# [The request]
Write out the whole listing exactly as it stands.

===============

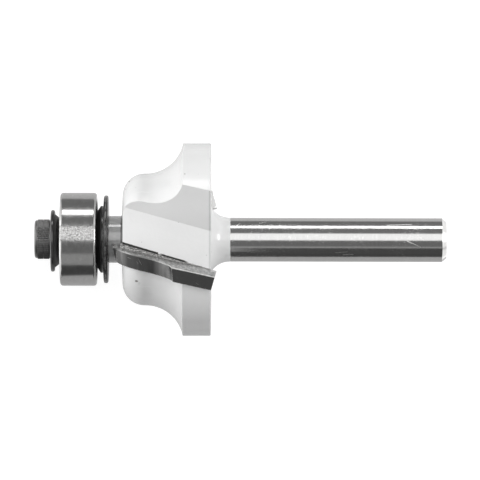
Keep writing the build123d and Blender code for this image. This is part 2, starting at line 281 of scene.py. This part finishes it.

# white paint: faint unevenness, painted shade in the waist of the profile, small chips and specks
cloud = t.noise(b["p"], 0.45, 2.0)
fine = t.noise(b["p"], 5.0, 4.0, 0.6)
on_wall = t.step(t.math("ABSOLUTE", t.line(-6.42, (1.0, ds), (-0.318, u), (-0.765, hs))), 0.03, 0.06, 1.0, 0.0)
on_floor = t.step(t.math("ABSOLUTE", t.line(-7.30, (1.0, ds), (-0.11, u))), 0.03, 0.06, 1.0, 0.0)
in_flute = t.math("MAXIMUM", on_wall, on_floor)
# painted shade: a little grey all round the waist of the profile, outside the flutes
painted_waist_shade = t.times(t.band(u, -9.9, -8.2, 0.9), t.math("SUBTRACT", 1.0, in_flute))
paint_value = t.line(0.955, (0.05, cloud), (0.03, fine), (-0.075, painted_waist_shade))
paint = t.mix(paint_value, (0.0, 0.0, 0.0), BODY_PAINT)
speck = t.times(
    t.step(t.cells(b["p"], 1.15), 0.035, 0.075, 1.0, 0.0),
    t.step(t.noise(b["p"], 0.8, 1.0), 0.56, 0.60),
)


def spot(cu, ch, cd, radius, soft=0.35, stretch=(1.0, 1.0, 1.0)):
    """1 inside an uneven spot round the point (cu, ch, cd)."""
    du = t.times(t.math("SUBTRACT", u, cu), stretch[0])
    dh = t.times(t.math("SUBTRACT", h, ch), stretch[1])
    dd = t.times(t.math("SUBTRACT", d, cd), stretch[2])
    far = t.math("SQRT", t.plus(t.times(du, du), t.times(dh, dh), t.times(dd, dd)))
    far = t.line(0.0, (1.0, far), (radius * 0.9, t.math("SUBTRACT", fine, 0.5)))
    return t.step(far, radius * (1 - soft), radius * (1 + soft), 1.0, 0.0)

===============

# [Output of the task]
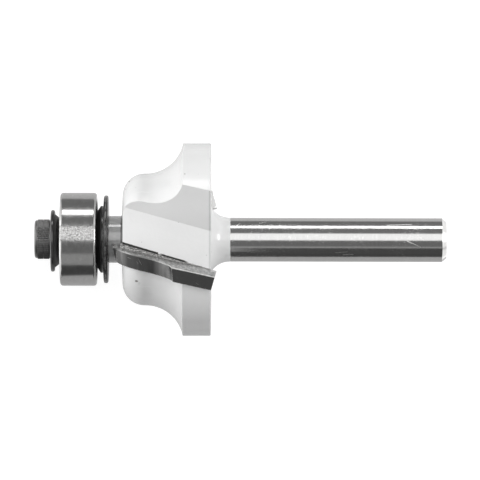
Keep writing the build123d and Blender code for this image. This is part 2, starting at line 281 of scene.py. This part finishes it.

# white paint: faint unevenness, painted shade in the waist of the profile, small chips and specks
cloud = t.noise(b["p"], 0.45, 2.0)
fine = t.noise(b["p"], 5.0, 4.0, 0.6)
on_wall = t.step(t.math("ABSOLUTE", t.line(-6.42, (1.0, ds), (-0.318, u), (-0.765, hs))), 0.03, 0.06, 1.0, 0.0)
on_floor = t.step(t.math("ABSOLUTE", t.line(-7.30, (1.0, ds), (-0.11, u))), 0.03, 0.06, 1.0, 0.0)
in_flute = t.math("MAXIMUM", on_wall, on_floor)
# painted shade: a little grey all round the waist of the profile, outside the flutes
painted_waist_shade = t.times(t.band(u, -9.9, -8.2, 0.9), t.math("SUBTRACT", 1.0, in_flute))
paint_value = t.line(0.955, (0.05, cloud), (0.03, fine), (-0.075, painted_waist_shade))
paint = t.mix(paint_value, (0.0, 0.0, 0.0), BODY_PAINT)
speck = t.times(
    t.step(t.cells(b["p"], 1.15), 0.035, 0.075, 1.0, 0.0),
    t.step(t.noise(b["p"], 0.8, 1.0), 0.56, 0.60),
)


def spot(cu, ch, cd, radius, soft=0.35, stretch=(1.0, 1.0, 1.0)):
    """1 inside an uneven spot round the point (cu, ch, cd)."""
    du = t.times(t.math("SUBTRACT", u, cu), stretch[0])
    dh = t.times(t.math("SUBTRACT", h, ch), stretch[1])
    dd = t.times(t.math("SUBTRACT", d, cd), stretch[2])
    far = t.math("SQRT", t.plus(t.times(du, du), t.times(dh, dh), t.times(dd, dd)))
    far = t.line(0.0, (1.0, far), (radius * 0.9, t.math("SUBTRACT", fine, 0.5)))
    return t.step(far, radius * (1 - soft), radius * (1 + soft), 1.0, 0.0)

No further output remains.